For now, however, nostalgia works. Quincer’s attendance prediction turns out to be accurate.

It was more than the movie that drew Butch and Robyn Peterson of Becker, Minn., to the Starlite. Their daughter, Cathy Yackel of St. Cloud hadn’t been to the drive-in since she was a young girl and the family lived in Coon Rapids.

On this night, the Petersons hosted Yackel and her young children on the back of a pickup truck.

“We wanted to continue the tradition,” Butch said.

And Quincer’s upgrades paid off for Karri Vrabel of Minneapolis.

“It was just chaos; you couldn’t figure out where the screen was,” she said of the Starlite’s bad old days. “The weeds were at least 3 feet high.”

“This is cool. It’s grass and not gravel here,” she said, adding the movie selection made it worth the nearly two-hour drive.

“I always worry about customers being unhappy, but for the most part when they get here they’re happy and excited to be here and my concern is we don’t do anything to mess that up,” Quincer said.

“The Incredibles” save their corner of the planet and the snack bar hosts the intermission rush, which may not be as plentiful as Quincer would like. Pushing a broom after starting the second feature, he said he may have to start enforcing his rule against bringing food into the drive-in. “I need the concession money to keep the place going.”

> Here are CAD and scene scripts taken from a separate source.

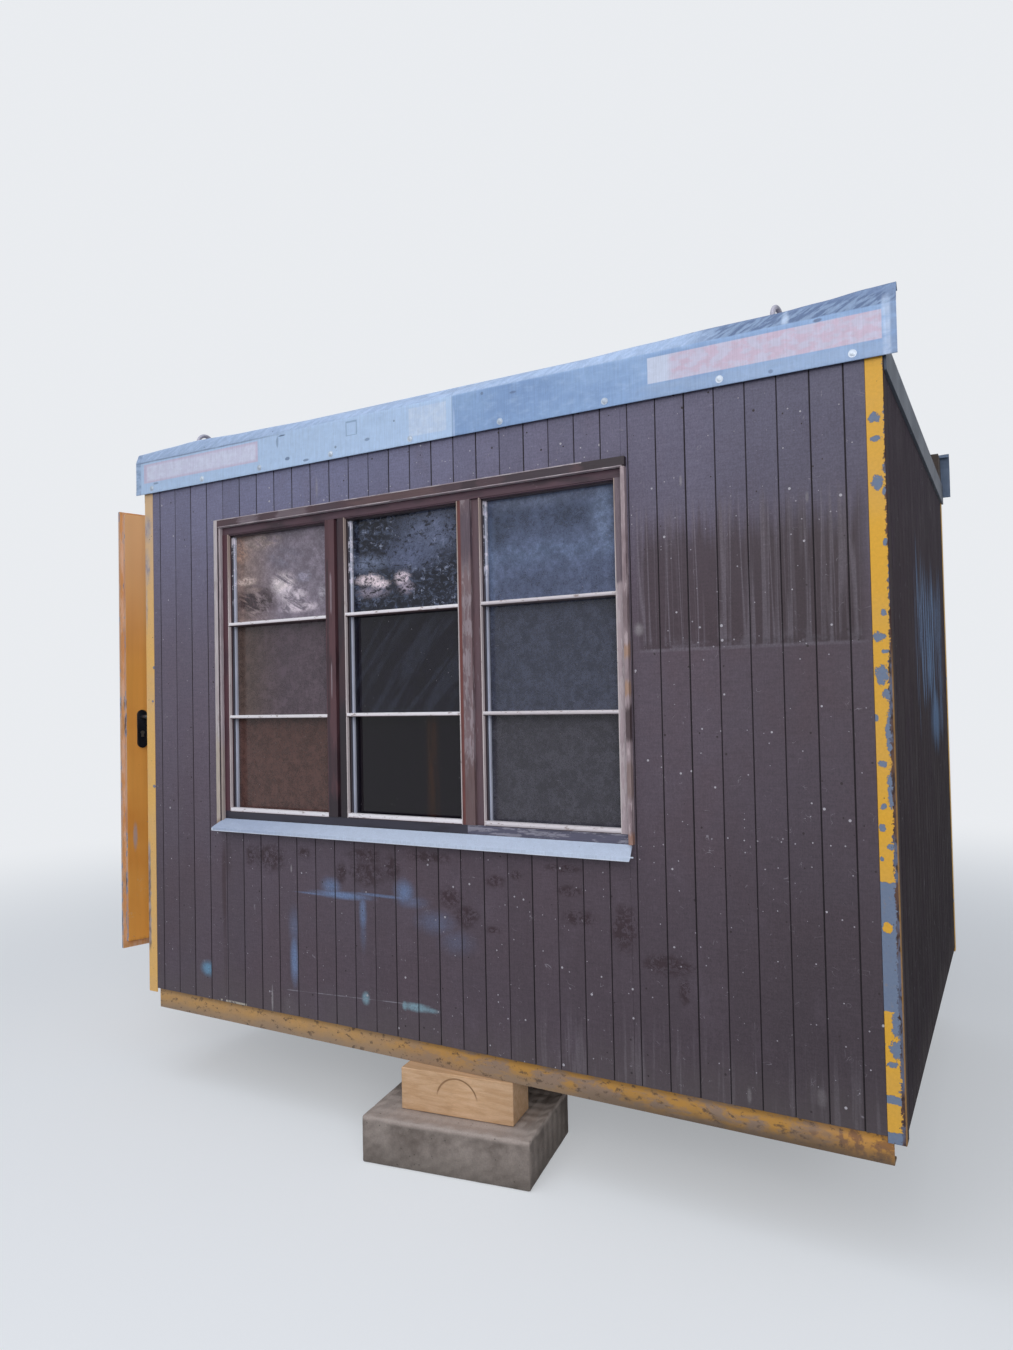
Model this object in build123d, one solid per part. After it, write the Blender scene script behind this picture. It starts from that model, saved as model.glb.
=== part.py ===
"""Portable site cabin on three block supports, with one door and a three-light window.

Millimetres, +Z up. The origin lies on the level floor, under the middle of the cabin.
+X runs along the window side towards its right end and +Y runs towards the back.
"""
from build123d import *
import os
from math import cos, radians, sin

# Body over the corner posts
body_length = 3090.0
body_width = 2190.0
wall_height = 2194.5
wall_thickness = 60.0

# Supports
concrete_length = 634.0
concrete_depth = 440.0
concrete_height = 165.0
timber_length = 434.0
timber_depth = 150.0
timber_height = 147.5
front_timber_from_left = 1615.0
front_timber_from_front = 46.0
front_timber_turn = 7.5
front_concrete_from_left = 1593.0
front_concrete_from_front = 99.0
front_concrete_turn = 8.7
back_support_from_end = 450.0
back_timber_from_back = 46.0
back_concrete_from_back = 99.0

# Base frame of steel channel
channel_height = 80.0
channel_flange = 45.0
channel_web = 6.0
channel_lip = 8.0
base_left_gap = 64.0
base_right_gap = 34.0
cross_beam_count = 5

# Floor
joist_height = 107.5
joist_width = 60.0
joist_count = 6
floor_deck_thickness = 25.0

# Corner posts of steel angle
post_flange = 50.0
post_thickness = 5.0
post_overhang = 17.5
door_post_return = 19.0

# Roof
ceiling_thickness = 37.0
roof_deck_thickness = 43.0
roof_beam_height = 184.0
roof_beam_depth = 140.0
roof_beam_proud = 12.0
roof_overhang = 40.0
slope_height = 44.0
slope_depth = 18.0
sheet = 1.5
fascia_drip = 6.0
fascia_return = 24.0
trim_below = 42.0
trim_above = 48.0
trim_proud = 8.0
trim_end_gap = 6.0

# Lifting eyes
eye_from_end = 306.0
eye_from_front = 77.0
eye_bend_radius = 37.0
eye_rod = 16.0
eye_leg = 4.0
eye_turn = 8.0
eye_plate_length = 90.0
eye_plate_width = 60.0
eye_plate_thickness = 6.0

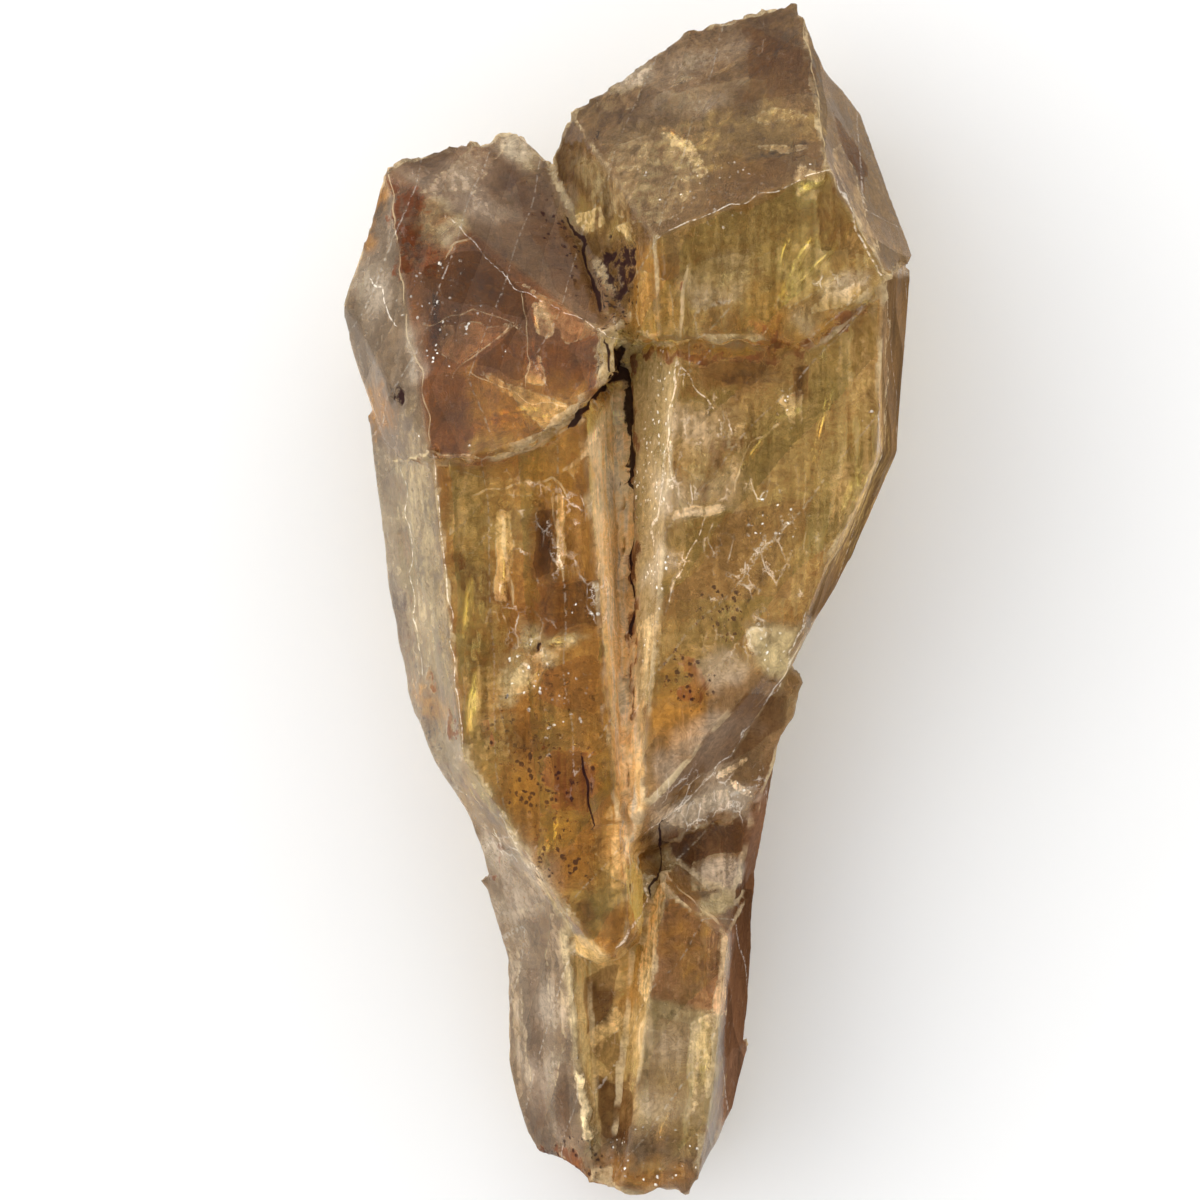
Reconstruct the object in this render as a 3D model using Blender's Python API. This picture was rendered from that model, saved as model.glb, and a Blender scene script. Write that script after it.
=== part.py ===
"""Golden barite crystal group, 100 mm long, lying on the flat back faces of its two large crystals.

Two stout prisms have grown side by side along +Y. Each carries a later, slightly wider head
with its own pointed end, whose curved lower edge stands proud of the prism as a ledge. Below
them the group narrows to a stem of smoky crystals, which ends where it was broken off its bed.
Every crystal is cut from a block by its own flat faces, all are joined in one solid, and the
broken surfaces are then struck off it.

Frame: X across, Y from the broken base to the points, Z up from the surface it lies on. The
origin is the middle of the group at that surface. Corners are given in hundredths of the
group's length, which are millimetres at its own size.
"""
import math
from dataclasses import dataclass, field

import bmesh
import bpy
from mathutils import Matrix, Vector, noise

LENGTH = 0.100              # base to tallest point
MM = LENGTH / 100
NODE_NAME = "barite_crystal_group"
COLOUR = (0.30, 0.19, 0.075, 1.0)
GLOSS_ROUGHNESS = 0.12

BLANK = 4 * LENGTH          # edge of the block that each crystal is cut from
CUT_TOLERANCE = 1e-7
CORNER_MERGE = 0.00005
ROUGH_SIZE = 3.2            # mm across the lumps of a broken surface
FINE_SHARE = 0.5            # height of the finer lumps, as a share of the coarse ones'
FINE_FACTOR = 2.3
LUMP_SIZE = 0.7             # radii across the lumps of a knob or chip
LUMPINESS = 0.16
BALL_SUBDIVISIONS = 3

# ---------------------------------------------------------------- corners shared by neighbours
LEFT_APEX = (-20.0, 36.2, 14.0)
LEFT_FOOT = (-16.3, 12.0, 25.6)
LEFT_SEAM_FOOT = (-1.5, 20.6, 24.6)
LEFT_BACK_POINT = (-9.5, 39.4, 9.3)
LEFT_BULGE = (-23.7, 24.0, 13.0)
RIGHT_APEX = (14.4, 50.0, 13.0)
RIGHT_BACK_POINT = (5.0, 47.4, 12.0)
RIGHT_BACK_CORNER = (-5.0, 40.2, 15.0)
RIGHT_LEFT_SHOULDER = (2.1, 29.5, 27.0)
RIGHT_RIGHT_SHOULDER = (16.3, 35.0, 27.0)
RIGHT_HEAD_CORNER = (21.4, 26.4, 26.2)


@dataclass(frozen=True)
class Crystal:
    """A convex crystal. heart is a point inside it, and each face is named by three points on it."""

    name: str
    heart: tuple
    faces: dict = field(default_factory=dict)


@dataclass(frozen=True)
class Break:
    """A rough surface struck off the group, from top down to bottom.

    From above it follows outline, with the stone that goes on its right hand when walked from
    first point to last. relief is the height of its roughness, hollow how far its middle dips
    into the stone between top and bottom, and cell the size of its facets. undercut is how much
    further in its foot lies than its top, and reach how wide a strip outside it is struck off.
    """

    name: str
    outline: tuple
    top: float = 27.0
    bottom: float = -1.0
    relief: float = 0.3
    hollow: float = 0.0
    undercut: float = 0.0
    reach: float = 12.0
    cell: float = 1.0


@dataclass(frozen=True)
class Ball:
    """A lumpy ball, squeezed along Z by flatness: a knob on the stone, or the hollow of a chip."""

    name: str
    centre: tuple
    radius: float
    flatness: float = 1.0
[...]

But he said he doesn’t think he is the Starlite’s last chance. He’s been told a chain might be interested in buying the place someday.

By midnight, the snack bar is clean, the second feature is halfway done, a colleague is keeping an eye on things, and the family piles into the SUV for the drive back to Wadena.

There might be light in the eastern sky by the time they get some sleep before turning around and driving back tomorrow to make another stand against the advancing alternatives.

If the deer and that projector behave themselves.